___ AVAILABLE DATA

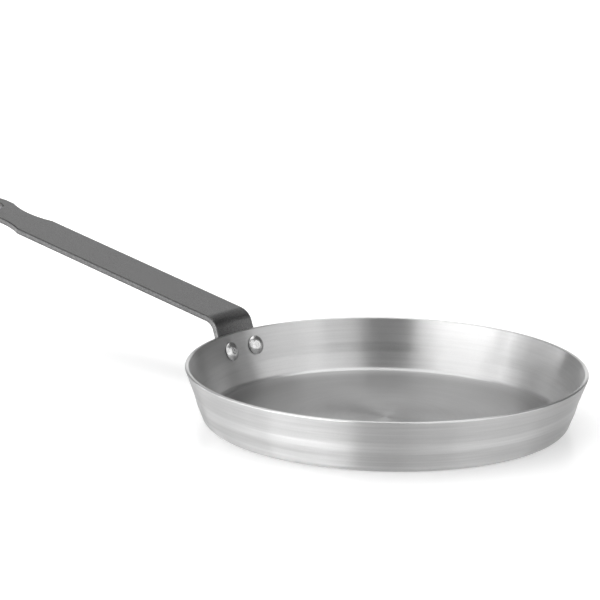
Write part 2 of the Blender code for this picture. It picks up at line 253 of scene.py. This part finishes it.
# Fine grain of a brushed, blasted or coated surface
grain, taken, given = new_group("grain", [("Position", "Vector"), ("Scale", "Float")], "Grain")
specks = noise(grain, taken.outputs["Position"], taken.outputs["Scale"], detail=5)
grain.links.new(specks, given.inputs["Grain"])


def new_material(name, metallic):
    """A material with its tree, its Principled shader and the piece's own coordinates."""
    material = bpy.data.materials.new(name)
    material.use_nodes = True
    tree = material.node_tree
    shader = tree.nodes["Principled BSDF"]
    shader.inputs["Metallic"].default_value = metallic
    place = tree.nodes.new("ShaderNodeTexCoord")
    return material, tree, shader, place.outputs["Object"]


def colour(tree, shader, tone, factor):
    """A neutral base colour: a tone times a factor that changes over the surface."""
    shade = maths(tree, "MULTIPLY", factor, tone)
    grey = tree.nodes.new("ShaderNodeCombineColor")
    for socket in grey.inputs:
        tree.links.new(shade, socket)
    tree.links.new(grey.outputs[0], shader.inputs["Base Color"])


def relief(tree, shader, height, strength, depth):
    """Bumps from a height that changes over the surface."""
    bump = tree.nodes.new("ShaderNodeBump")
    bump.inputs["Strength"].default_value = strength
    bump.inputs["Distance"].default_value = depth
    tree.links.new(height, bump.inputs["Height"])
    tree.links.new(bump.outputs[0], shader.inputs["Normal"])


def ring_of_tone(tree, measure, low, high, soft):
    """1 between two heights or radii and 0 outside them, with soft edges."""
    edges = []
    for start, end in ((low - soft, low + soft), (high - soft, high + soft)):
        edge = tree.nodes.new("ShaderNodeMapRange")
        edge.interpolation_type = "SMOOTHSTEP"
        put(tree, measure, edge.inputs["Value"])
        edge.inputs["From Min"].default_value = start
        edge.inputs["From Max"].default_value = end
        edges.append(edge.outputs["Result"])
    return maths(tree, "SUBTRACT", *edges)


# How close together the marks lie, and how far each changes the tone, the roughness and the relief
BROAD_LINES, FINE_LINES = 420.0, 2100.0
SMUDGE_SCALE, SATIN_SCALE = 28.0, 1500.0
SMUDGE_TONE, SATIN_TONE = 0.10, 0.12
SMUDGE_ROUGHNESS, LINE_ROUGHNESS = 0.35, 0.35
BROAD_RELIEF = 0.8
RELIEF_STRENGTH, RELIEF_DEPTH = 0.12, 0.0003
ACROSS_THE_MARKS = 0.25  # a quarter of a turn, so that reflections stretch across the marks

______

**WORK TO COMPLETE**
Restate the data above exactly, keeping each word as it stands.

**OUTPUT FOR THIS EXERCISE**
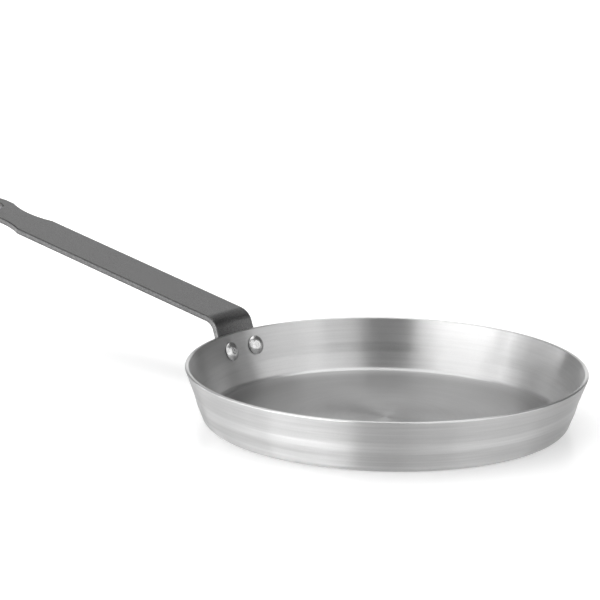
Write part 2 of the Blender code for this picture. It picks up at line 253 of scene.py. This part finishes it.
# Fine grain of a brushed, blasted or coated surface
grain, taken, given = new_group("grain", [("Position", "Vector"), ("Scale", "Float")], "Grain")
specks = noise(grain, taken.outputs["Position"], taken.outputs["Scale"], detail=5)
grain.links.new(specks, given.inputs["Grain"])


def new_material(name, metallic):
    """A material with its tree, its Principled shader and the piece's own coordinates."""
    material = bpy.data.materials.new(name)
    material.use_nodes = True
    tree = material.node_tree
    shader = tree.nodes["Principled BSDF"]
    shader.inputs["Metallic"].default_value = metallic
    place = tree.nodes.new("ShaderNodeTexCoord")
    return material, tree, shader, place.outputs["Object"]


def colour(tree, shader, tone, factor):
    """A neutral base colour: a tone times a factor that changes over the surface."""
    shade = maths(tree, "MULTIPLY", factor, tone)
    grey = tree.nodes.new("ShaderNodeCombineColor")
    for socket in grey.inputs:
        tree.links.new(shade, socket)
    tree.links.new(grey.outputs[0], shader.inputs["Base Color"])


def relief(tree, shader, height, strength, depth):
    """Bumps from a height that changes over the surface."""
    bump = tree.nodes.new("ShaderNodeBump")
    bump.inputs["Strength"].default_value = strength
    bump.inputs["Distance"].default_value = depth
    tree.links.new(height, bump.inputs["Height"])
    tree.links.new(bump.outputs[0], shader.inputs["Normal"])


def ring_of_tone(tree, measure, low, high, soft):
    """1 between two heights or radii and 0 outside them, with soft edges."""
    edges = []
    for start, end in ((low - soft, low + soft), (high - soft, high + soft)):
        edge = tree.nodes.new("ShaderNodeMapRange")
        edge.interpolation_type = "SMOOTHSTEP"
        put(tree, measure, edge.inputs["Value"])
        edge.inputs["From Min"].default_value = start
        edge.inputs["From Max"].default_value = end
        edges.append(edge.outputs["Result"])
    return maths(tree, "SUBTRACT", *edges)


# How close together the marks lie, and how far each changes the tone, the roughness and the relief
BROAD_LINES, FINE_LINES = 420.0, 2100.0
SMUDGE_SCALE, SATIN_SCALE = 28.0, 1500.0
SMUDGE_TONE, SATIN_TONE = 0.10, 0.12
SMUDGE_ROUGHNESS, LINE_ROUGHNESS = 0.35, 0.35
BROAD_RELIEF = 0.8
RELIEF_STRENGTH, RELIEF_DEPTH = 0.12, 0.0003
ACROSS_THE_MARKS = 0.25  # a quarter of a turn, so that reflections stretch across the marks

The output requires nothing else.